Written request: How many of the lines below contain "before"? Answer with that number alone.
^^^^
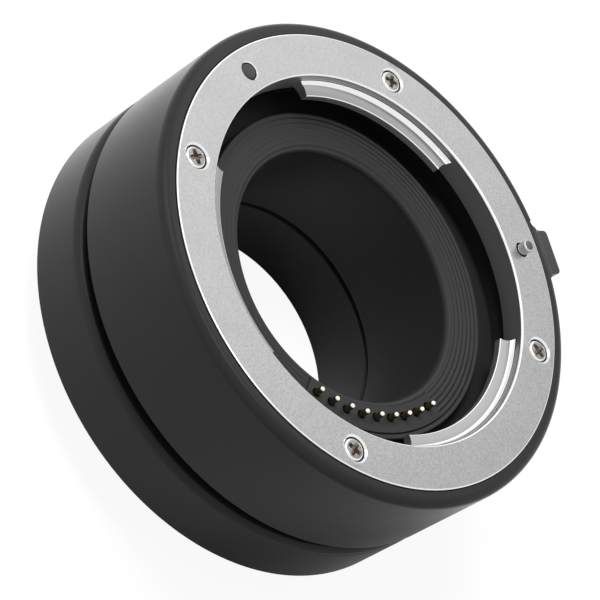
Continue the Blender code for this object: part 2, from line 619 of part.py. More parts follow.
def build_male_ring(side, parent, level, slot_sweep):
    """Male bayonet: flange, cylinder and three lugs, with the lock pin's hole in the flange."""
    flange = level["flange"]
    top = level["pocket"] - SEAT_GAP
    end = flange - MALE_REACH
    profile = [
        (FLANGE_R - TAIL_CHAMFER, flange), (MALE_CYLINDER_R, flange),
        (MALE_CYLINDER_R, end + LUG_CHAMFER), (MALE_CYLINDER_R - LUG_CHAMFER, end),
        (MALE_BORE_R, end), (MALE_BORE_R, top), (FLANGE_R, top), (FLANGE_R, flange + TAIL_CHAMFER),
    ]
    obj = ring(side + "_male_bayonet", parent, profile, WIDE_FACETS)
    root_r = (MALE_BORE_R + MALE_CYLINDER_R) / 2
    lug_bottom = end + LUG_CHAMFER / 2
    lug_top = end + LUG_THICK
    lug = [
        (root_r, lug_bottom), (LUG_R - LUG_CHAMFER, lug_bottom), (LUG_R, lug_bottom + LUG_CHAMFER),
        (LUG_R, lug_top - LUG_CHAMFER / 2), (LUG_R - LUG_CHAMFER / 2, lug_top), (root_r, lug_top),
    ]
    fuse(obj, sectors(side + "_lugs", parent, lug, lug_spans()))
    slot_half = LOCK_PIN_R + SEAT_GAP
    clear = SEAT_GAP
    if slot_sweep:
        slot = [(LOCK_CIRCLE_R - slot_half, flange - clear), (LOCK_CIRCLE_R + slot_half, flange - clear),
                (LOCK_CIRCLE_R + slot_half, top - WEB / 10), (LOCK_CIRCLE_R - slot_half, top - WEB / 10)]
        room = 2.6
        span = ((LOCK_ANGLE - slot_sweep - room, LOCK_ANGLE + room),)
        cut(obj, sectors(side + "_lock_slot", parent, slot, span))
    else:
        hole = cylinder_outline(slot_half, top - WEB / 10, flange - clear)
        cut(obj, studs(side + "_lock_hole", parent, LOCK_CIRCLE_R, (LOCK_ANGLE,), hole, SMALL_FACETS))
    head_r = MALE_SCREW_HEAD_R + HOLE_GAP
    shank_r = SCREW_SHANK_R + HOLE_GAP
    cone = head_r - shank_r
    bore = ((0, top + clear), (shank_r, top + clear), (shank_r, flange + cone + HOLE_GAP),
            (head_r, flange + HOLE_GAP), (head_r, flange - clear), (0, flange - clear))
    cut(obj, studs(side + "_countersinks", parent, MALE_SCREW_CIRCLE_R, MALE_SCREW_ANGLES, bore, TINY_FACETS))
    return finish(obj, material(side + "_bayonet_plating", CHROME_PLATE, 0.3, 1.0))


def build_male_screws(side, parent, level):
    """Countersunk screws that hold the male bayonet to the barrel from behind."""
    mat = material(side + "_tail_screw_steel", STEEL, 0.3, 1.0)
    cone = MALE_SCREW_HEAD_R - SCREW_SHANK_R
    outline = ((0, 0), (MALE_SCREW_HEAD_R, 0), (MALE_SCREW_HEAD_R, HOLE_GAP),
               (SCREW_SHANK_R, cone + HOLE_GAP), (SCREW_SHANK_R, MALE_SCREW_LENGTH), (0, MALE_SCREW_LENGTH))
    for number, degrees in enumerate(MALE_SCREW_ANGLES, 1):
        place = polar(MALE_SCREW_CIRCLE_R, degrees, level["flange"] + MALE_SCREW_SINK)
        obj = lathe("%s_bayonet_screw_%d" % (side, number), parent, outline, TINY_FACETS, place)
        finish(obj, mat)


def build_pad_block(side, parent, level):
    """Rear contact strip with a raised pad for each sprung pin that it meets."""
    pad_plane = level["flange"] - PAD_TOP
    under = pad_plane + PAD_RISE
    over = under + PAD_BLOCK_THICK
    profile = [(PAD_BLOCK_INNER_R, under), (PAD_BLOCK_OUTER_R, under),
               (PAD_BLOCK_OUTER_R, over), (PAD_BLOCK_INNER_R, over)]
    obj = sectors(side + "_pad_strip", parent, profile, block_span(BLOCK_MARGIN), 8)
    pads = cylinder_outline(PAD_R, under + PAD_BLOCK_THICK / 2, pad_plane)
    fuse(obj, studs(side + "_pads", parent, CONTACT_CIRCLE_R, contact_angles(), pads, TINY_FACETS))
    return finish(obj, material(side + "_pad_strip_black", BLACK_PLASTIC, 0.45, 0.0))


def build_tube(side, face_z, length, pressed, slot_sweep):
    carrier = bpy.data.objects.new(side + "_tube", None)
    bpy.context.scene.collection.objects.link(carrier)
    carrier.location = (0, 0, face_z)
    level = tube_levels(length)
    build_barrel(side, carrier, level)
    build_mount_ring(side, carrier, level)
    build_ring_screws(side, carrier)
    build_index_dot(side, carrier)
    build_lever(side, carrier, level)
    build_lock_pin(side, carrier, level)
    build_lever_spring(side, carrier, level)
    build_baffle(side, carrier, level)
    build_contact_block(side, carrier)
    build_contact_pins(side, carrier, pressed)
    build_male_ring(side, carrier, level, slot_sweep)
    build_male_screws(side, carrier, level)
    build_pad_block(side, carrier, level)


def main():
    clear_scene()
    rear_face = MALE_REACH - SEAT_GAP + REAR_LENGTH
    front_face = rear_face + FRONT_LENGTH
    build_tube("rear", rear_face, REAR_LENGTH, MATED_PRESS, 0)
    build_tube("front", front_face, FRONT_LENGTH, 0, TWIST)


main()
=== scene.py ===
# Macro extension tube set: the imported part, remodelled finer and given its finishes.
from math import cos, degrees, pi, radians, sin

import bpy
from mathutils import Matrix, Quaternion, Vector


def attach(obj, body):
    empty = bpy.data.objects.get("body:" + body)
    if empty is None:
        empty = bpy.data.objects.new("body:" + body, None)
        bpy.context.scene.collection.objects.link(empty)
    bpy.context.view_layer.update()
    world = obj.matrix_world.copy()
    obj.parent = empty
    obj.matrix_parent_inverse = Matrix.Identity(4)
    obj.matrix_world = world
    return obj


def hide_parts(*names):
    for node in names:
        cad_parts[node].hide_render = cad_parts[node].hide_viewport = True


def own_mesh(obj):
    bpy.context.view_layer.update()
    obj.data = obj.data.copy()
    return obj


print("loading the packed part")
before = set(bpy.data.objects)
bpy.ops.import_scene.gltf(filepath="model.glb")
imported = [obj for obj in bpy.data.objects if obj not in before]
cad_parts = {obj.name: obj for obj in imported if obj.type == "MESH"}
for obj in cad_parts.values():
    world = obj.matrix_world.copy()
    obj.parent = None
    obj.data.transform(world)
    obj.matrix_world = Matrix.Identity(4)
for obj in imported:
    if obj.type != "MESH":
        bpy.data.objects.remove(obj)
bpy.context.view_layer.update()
mm = 0.001

# lengths are in mm and angles in degrees, and a piece's heights are measured from its mount face;
# face: the mount face above the table; pressed: how far the contact pins are pushed in at rest;
# lockSweep: how far the lock slot runs round
tubes = {
    "front": {"face": 30.0, "length": 16.0, "pressed": 0.0, "lockSweep": 60.0},
    "rear": {"face": 14.0, "length": 10.0, "pressed": 0.4, "lockSweep": 0.0},
}


# Camera, lamps and table

view = {
    "place": (-171.09, -199.41, 253.34),
    "aim": (0.82, 1.32, 15.0),
    "roll": 58.6,
    "lens": 176.48,
    "sensor": 36.0,
    "near": 10.0,
    "far": 10000.0,
}

studio = {
    "air": "#f2f2f2",
    "airStrength": 0.34,
    "table": "#f0f0f0",
    "tableGlow": 1.05,  # how bright the white table is seen
    "tableShare": 0.12,  # the share of a lit card in what the camera sees of it
    "mirroredShare": 0.95,  # and in what the object mirrors of it
    "tableSize": 1600,
    "tableDrop": 0.02,
    "middle": 15,  # the height that the lamps stand round and aim at
    "lamps": (
        # azimuth, elevation, distance, width, height, strength,
        # and whether it is mirrored in what shines or lights what is dull
        (140, 57, 700, 280, 280, 5.8, "lights"),
        (148, 54, 700, 400, 400, 0.55, "mirrored"),
        (72, 44, 800, 540, 480, 0.6, "mirrored"),
        (49, 82, 700, 200, 200, 0.4, "mirrored"),
    ),
}


def linear(hexColour):
    # sRGB hex to the linear values that a node expects
    channels = [int(hexColour[i:i + 2], 16) / 255 for i in (1, 3, 5)]
    return [c / 12.92 if c <= 0.04045 else ((c + 0.055) / 1.055) ** 2.4 for c in channels] + [1.0]


def addNode(tree, kind, settings=None, links=None):
    # a node with its settings and the sockets that feed it
    node = tree.nodes.new(kind)
    for key, value in (settings or {}).items():
        if key in node.inputs:
            node.inputs[key].default_value = value
        else:
            setattr(node, key, value)
    for key, source in (links or {}).items():
        tree.links.new(source, node.inputs[key])
    return node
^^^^
Solution: 2